First of all, if our Lenten Resolutions are in keeping with Jesus' instructions on how to fast, pray, and give, then we would do them in secret: not even our spouse, immediate family, or close work colleagues would have any clue we were doing them.

(Except, we'd hope, that they would notice us, over the course of Lent, becoming better - less selfish, less gossipy, less whiny and more loving - people on a day-to-day basis, and start wondering what the heck was up...)

But does that ever really happen?

That kind of anonymity and discipline is difficult for most people, and so Lenten resolutions inadvertently end up, I've found, making us do exactly what Jesus told us NOT to do, which is to draw attention to ourselves and our piety.

A second problem I've had with Lenten Resolutions is that they tend to focus on what are (for most people) petty vices, instead of what are (for most people) the more serious ones.

Here's what I mean by that, by way of C.S. Lewis:

In  Mere Christianity, Lewis writes a chapter on sexual morality where he quite clearly, forcefully, and unapologetically spells out the traditional Christian understanding of sex: "Either marriage, with complete faithfulness to your partner, or else total abstinence."

But here's part of how he ends that chapter:

The sins of the flesh are bad, but they are the least bad of all sins. All the worst pleasures are purely spiritual: the pleasure of putting other people in the wrong, of bossing and patronizing and spoiling sport, and backbiting; the pleasures of power, of hatred.

That's my problem with so many Lenten Resolutions:

They tend to focus on ourselves and our sins of the flesh, rather than on God and our sins of the heart.

I am SO guilty of this.

For years, just before every Lent, I would pray about what to "give up" for Lent.

Some years it'd be sweets, and out would go the ice cream. Other years it'd be alcohol, and so out would go the Miller Lite, red wine, and single malt scotch. Other years it'd be cigars. (I've never smoked cigarettes, but yeah, I like an occasional cigar.) Many years - depending on what I seemed to be "inordinately attached to" - I'd give up two or all three of these things.

But did all those Lents of self-denial make me a better Christian?

(Let's define "better Christian" here the way Jesus pretty much defined it - and all of Scripture, for that matter - an increased capacity to "love God with all of one's heart, mind, soul and spirit and to love one's neighbor as one's self.")
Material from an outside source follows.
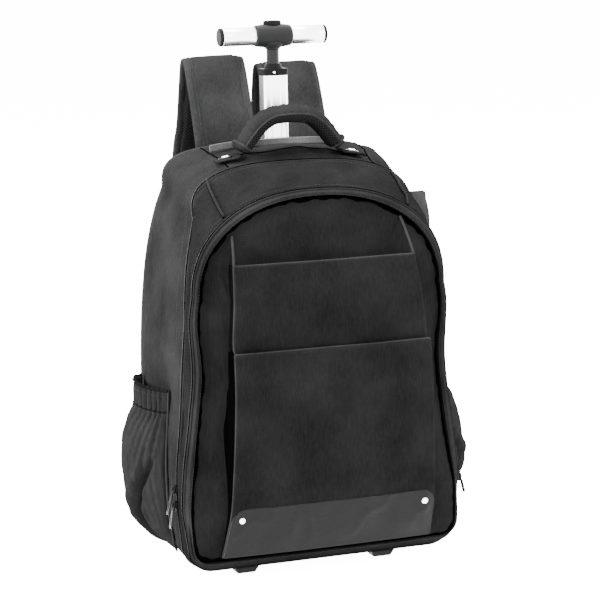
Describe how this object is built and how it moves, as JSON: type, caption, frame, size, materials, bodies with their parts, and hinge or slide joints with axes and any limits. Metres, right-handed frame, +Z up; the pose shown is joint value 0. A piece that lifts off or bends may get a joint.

(Or let's define "better Christian" by looking for evidence of what Paul called "the fruit of the spirit" - evidence of love, joy, peace, forbearance, kindness, goodness, faithfulness, gentleness and self-control; evidence of a growing "affection for others, exuberance about life, serenity, a willingness to stick with things, a sense of compassion in the heart, and a conviction that a basic holiness permeates things and people.")

Which brings me to Easter Resolutions.

Easter also symbolizes (not just symbolizes...IS) a new start, a fresh beginning.

But unlike New Year's, Easter has a motivation, a driving force behind the changes we want to make: the new life God gives us.

And unlike Lent, the driving focus of an Easter Resolution would not be self-denial, but self-realization: realizing, becoming, and blossoming, in our everyday life, into the new creature, the new creation, the new management we're under, the new man/woman we are.

It seems that living into that Life would be a lot easier, and more effective, than all our resolutions to "live a better life," combined.

That's why I'm excited to explore Easter Resolutions during our new Adult Forum "Under New Management" at The Falls Church Episcopal beginning this Sunday, and further, here in these posts.